**AIM OF THE EXERCISE:**
Check each line for the string "bodies" and give only the count of lines that have it.

**SUPPLIED INFORMATION:**
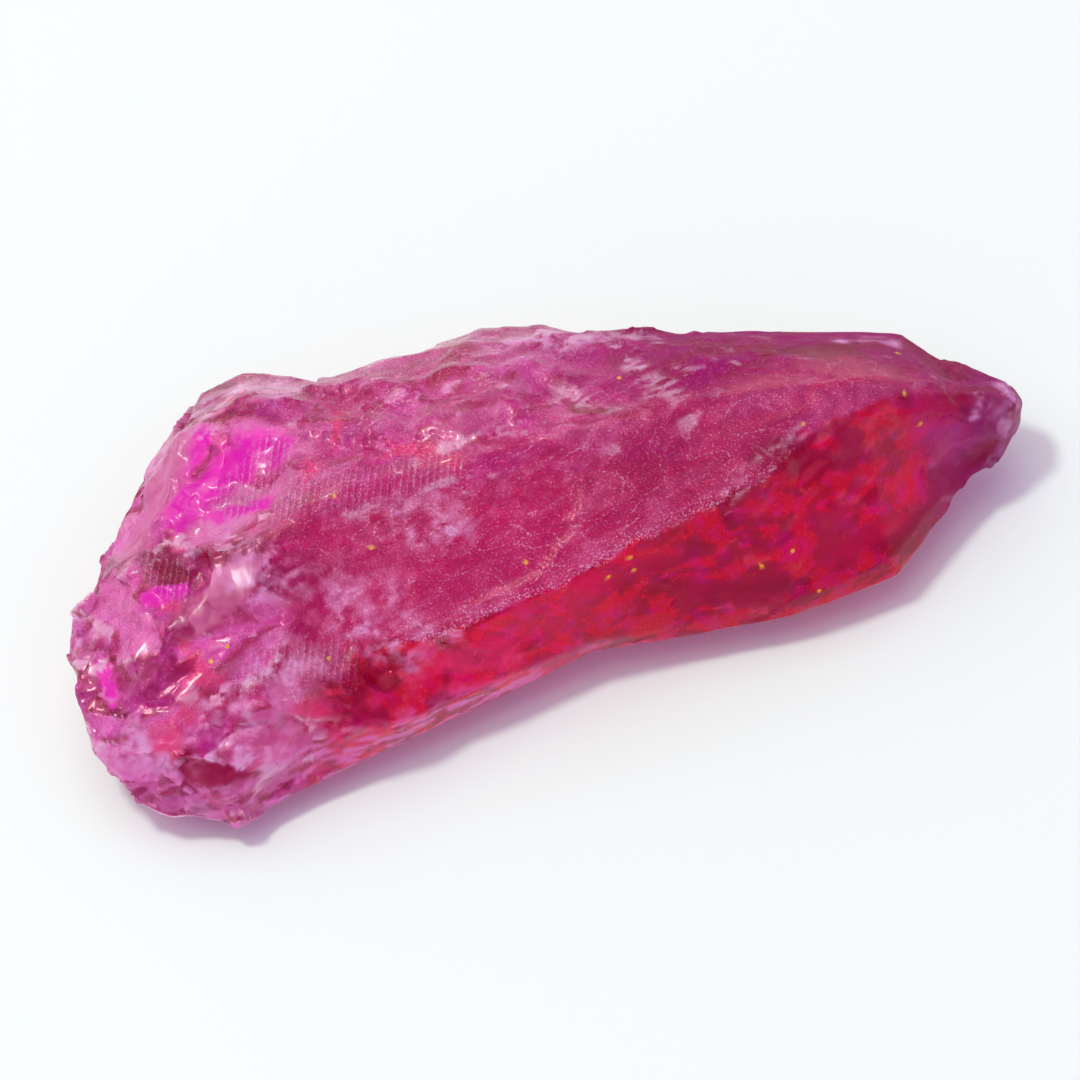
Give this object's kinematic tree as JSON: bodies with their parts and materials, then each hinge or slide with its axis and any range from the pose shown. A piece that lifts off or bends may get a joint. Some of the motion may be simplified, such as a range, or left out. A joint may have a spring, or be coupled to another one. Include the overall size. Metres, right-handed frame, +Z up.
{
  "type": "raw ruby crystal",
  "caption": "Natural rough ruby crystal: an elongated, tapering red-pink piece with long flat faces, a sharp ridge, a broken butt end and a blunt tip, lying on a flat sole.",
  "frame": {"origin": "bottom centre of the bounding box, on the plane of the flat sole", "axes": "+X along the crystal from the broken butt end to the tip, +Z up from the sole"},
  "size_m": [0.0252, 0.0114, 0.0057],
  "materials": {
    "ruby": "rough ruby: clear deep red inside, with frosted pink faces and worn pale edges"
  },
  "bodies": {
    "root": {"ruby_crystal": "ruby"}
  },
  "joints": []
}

**THE REPLY:**
2